University of Texas at Austin, School of Journalism Apps Class
What happens when 13 computer science and 13 journalism students come together with the goal of creating mobile apps? You get five creative, smart startups producing beautiful, clever apps in one semester. Welcome to the future of journalism, courtesy of the University of Texas at Austin.
The secret to the class' success
Of the 26 students, 24 are undergraduates. Most didn't know Objective C, the programming language of IOS. Few had advanced graphical design skills. However, all had the passion to do something that Steve Jobs would call "insanely great." Led by Robert Quigley, a senior lecturer in the School of Journalism, and Joshua McClure, an Austin tech entrepreneur, the class divided on the first day into five teams. By the second class period, the teams pitched their app ideas. The goal at the end of the course was to submit commercially viable, usable apps to the Apple App Store - while having a lot of fun.

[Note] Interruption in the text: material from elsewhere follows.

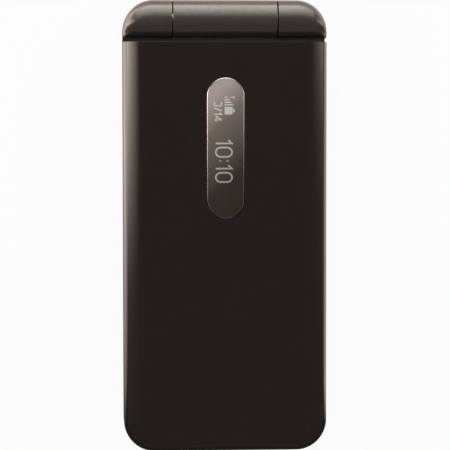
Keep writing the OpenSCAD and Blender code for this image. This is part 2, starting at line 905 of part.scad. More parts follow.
module battery_seal() {
  color([0.5, 0.5, 0.5])
    intersection() {
      envelope(cover_t);
      difference() {
        plate(0, (bay_y0 + bay_y1) / 2, bay_w + 2 * bay_wall, bay_y1 - bay_y0 + 2 * bay_wall,
          cover_t, cover_t + seal_t, 1.5);
        plate(0, (bay_y0 + bay_y1) / 2, bay_w, bay_y1 - bay_y0, 0, far, 0.8);
      }
    }
}

module port_cover() {
  clear = 0.15;
  inner_x = -body_w / 2 + wall;
  color([0.2, 0.17, 0.15]) {
    intersection() {
      envelope();
      box(-far, inner_x, port_y - port_w / 2 + clear, port_y + port_w / 2 - clear,
        port_z - port_h / 2 + clear, port_z + port_h / 2 - clear);
    }
    // Plug that presses into the socket's mouth
    box(inner_x - eps, inner_x + 0.4, port_y - 2.6, port_y + 2.2, port_z - 0.6, port_z + 0.6);
  }
}

module side_key() {
  inner_x = body_w / 2 - wall;
  color([0.3, 0.27, 0.24]) {
    intersection() {
      envelope();
      box(inner_x - 0.3, far, side_key_y - side_key_l / 2, side_key_y + side_key_l / 2,
        side_key_z - side_key_h / 2, side_key_z + side_key_h / 2);
    }
    box(inner_x - 0.7, inner_x - stop_gap, side_key_y - side_key_l / 2 - side_flange,
      side_key_y + side_key_l / 2 + side_flange,
      side_key_z - side_key_h / 2 - 0.3, side_key_z + side_key_h / 2 + 0.3);
  }
}

// ---- Keys ----

// Key with its holding flange under the deck
module key(x, y, w, l, r = key_r) {
  plate(x, y, w, l, flange_z, key_top, r);
  plate(x, y, w + 2 * key_flange, l + 2 * key_flange, flange_z, flange_top, r + key_flange);
}

module number_key(column, row) {
  color([0.16, 0.14, 0.13])
    key((column - 1) * column_pitch, first_row_y - row * row_pitch, key_w, key_l);
}

module call_row_key(column) {
  color([0.16, 0.14, 0.13])
    key((column - 1) * column_pitch, call_y, key_w, call_l);
}

module soft_key(side, up) {
  color([0.16, 0.14, 0.13])
    key(side * soft_x, ring_y + up * soft_y, soft_w, soft_l);
}

module select_key() {
  color([0.3, 0.27, 0.24])
    key(0, ring_y, select_w, select_w, 2);
}

// Gimbal frame that lets the direction ring rock both ways
module nav_web() {
  web_gap = 0.2;
  inner_w = select_w + 2 * key_flange + 2 * web_gap;
  color([0.6, 0.6, 0.6])
    difference() {
      plate(0, ring_y, web_w, web_w, flange_z, flange_z + web_t, 3);
      plate(0, ring_y, inner_w, inner_w, 0, far, 2.4);
    }
}

module nav_ring() {
  color([0.3, 0.27, 0.24])
    difference() {
      union() {
        plate(0, ring_y, ring_w, ring_w, flange_z, key_top, ring_r);
        plate(0, ring_y, ring_flange_w, ring_flange_w, flange_z, flange_z + ring_flange_t,
          ring_r + key_flange);
      }
      plate(0, ring_y, web_w + 0.5, web_w + 0.5, 0, ring_z, 3.2);
      plate(0, ring_y, ring_hole_w + 0.2, ring_hole_w + 0.2, 0, flange_top + 0.15, 2.6);
      plate(0, ring_y, select_w + 2 * key_gap, select_w + 2 * key_gap, 0, far, 2 + key_gap);
    }
}

// ---- Every piece, one node each ----

lid_cover();
lid_case();
lid_knuckle();
sub_window();
sub_display();
display_window();
main_display();
display_frame();
lid_board();
receiver();
receiver_mesh();
lid_bumpers();
lid_screws();
hinge_unit();
base_front_case();
base_rear_case();
left_knuckle_cap();
right_knuckle_cap();
hinge_shaft();
hinge_bush();
hinge_flex();
main_board();
shield_can();
dome_sheet();
key_sheet();
vibration_motor();
speaker();
camera_module();
camera_window();
flash_window();
usb_socket();
sim_socket();
battery();
base_screws();
battery_cover();
battery_seal();
port_cover();
side_key();
nav_web();
nav_ring();
select_key();
soft_key(-1, 1);  // mail_key
soft_key(-1, -1);  // camera_key
soft_key(1, 1);  // web_key
soft_key(1, -1);  // menu_key
call_row_key(0);  // call_key
call_row_key(1);  // clear_key
call_row_key(2);  // end_key
number_key(0, 0);  // key_1
number_key(1, 0);  // key_2
number_key(2, 0);  // key_3
number_key(0, 1);  // key_4
number_key(1, 1);  // key_5
number_key(2, 1);  // key_6
number_key(0, 2);  // key_7
number_key(1, 2);  // key_8
number_key(2, 2);  // key_9
number_key(0, 3);  // key_star
number_key(1, 3);  // key_0
number_key(2, 3);  // key_hash
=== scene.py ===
import json
import math

import bmesh
import bpy
import numpy as np
from mathutils import Matrix, Vector

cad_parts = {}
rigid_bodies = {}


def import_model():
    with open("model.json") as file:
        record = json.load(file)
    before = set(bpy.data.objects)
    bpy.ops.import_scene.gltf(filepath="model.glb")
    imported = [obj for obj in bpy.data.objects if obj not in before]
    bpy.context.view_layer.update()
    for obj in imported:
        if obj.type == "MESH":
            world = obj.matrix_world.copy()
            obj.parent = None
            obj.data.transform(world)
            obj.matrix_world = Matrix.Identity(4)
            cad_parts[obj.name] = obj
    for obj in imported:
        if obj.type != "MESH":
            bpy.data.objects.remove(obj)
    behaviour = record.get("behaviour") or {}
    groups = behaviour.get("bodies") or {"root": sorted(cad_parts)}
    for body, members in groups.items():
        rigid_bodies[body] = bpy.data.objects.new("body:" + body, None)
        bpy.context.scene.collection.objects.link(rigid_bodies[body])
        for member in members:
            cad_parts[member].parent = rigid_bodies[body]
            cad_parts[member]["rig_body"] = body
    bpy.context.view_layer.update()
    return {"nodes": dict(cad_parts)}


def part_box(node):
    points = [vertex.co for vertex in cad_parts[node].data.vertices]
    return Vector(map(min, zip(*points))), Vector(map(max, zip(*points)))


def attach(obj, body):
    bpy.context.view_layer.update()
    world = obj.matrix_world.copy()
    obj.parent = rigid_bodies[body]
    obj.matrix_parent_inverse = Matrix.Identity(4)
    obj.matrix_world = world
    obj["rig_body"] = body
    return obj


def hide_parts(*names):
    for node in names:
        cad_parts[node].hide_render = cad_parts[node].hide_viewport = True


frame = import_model()
mm = 0.001
print("frame loaded:", len(frame["nodes"]), "nodes")


# Lowest corner, highest corner and centre of a CAD node.
def span(node):
    low, high = (np.array(corner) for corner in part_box(node))
    return low, high, (low + high) / 2


# A screen colour from 0 to 255, made linear for the shaders.
def tone(red, green, blue):
    share = np.array([red, green, blue]) / 255
    linear = np.where(share <= 0.04045, share / 12.92, ((share + 0.055) / 1.055) ** 2.4)
    return (*linear.tolist(), 1.0)


# Camera: over the lid, leaning a little to the left and towards the hinge.
view = {
    "aim": Vector((0.06, 0.2, 12.0)) * mm,
    "distance": 520 * mm,
    "yaw": math.radians(3.5),      # to the left of the phone
    "lean": math.radians(2.8),     # towards the hinge
    "roll": math.radians(-0.07),
    "lens": 165.4, "sensor": 36, "clip": (0.01, 20),
}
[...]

The class exuded an atmosphere of teamwork, experimentation, failure and success. The journalism students learned Objective C and the computer science students learned about the media industry, so every student was pushed outside his or her comfort zone. The teammates relied on each other to build parts of the apps. Whiteboard markers went dry, coffee went cold as the students spent their free nights and weekends meeting. The teams gave four stand-up demos for the class and a Demo Day in front of the public at the end of the course for their apps, which ranged from a location-based social news app to an iPad photo scrapbook app.
With journalism playing a strong role in everything we did, the students created bold social media campaigns, wrote excellent blog posts and shot some hilarious videos and photos about their apps. It's an exciting time for journalism, and this is just the first step for UT as we push the boundaries.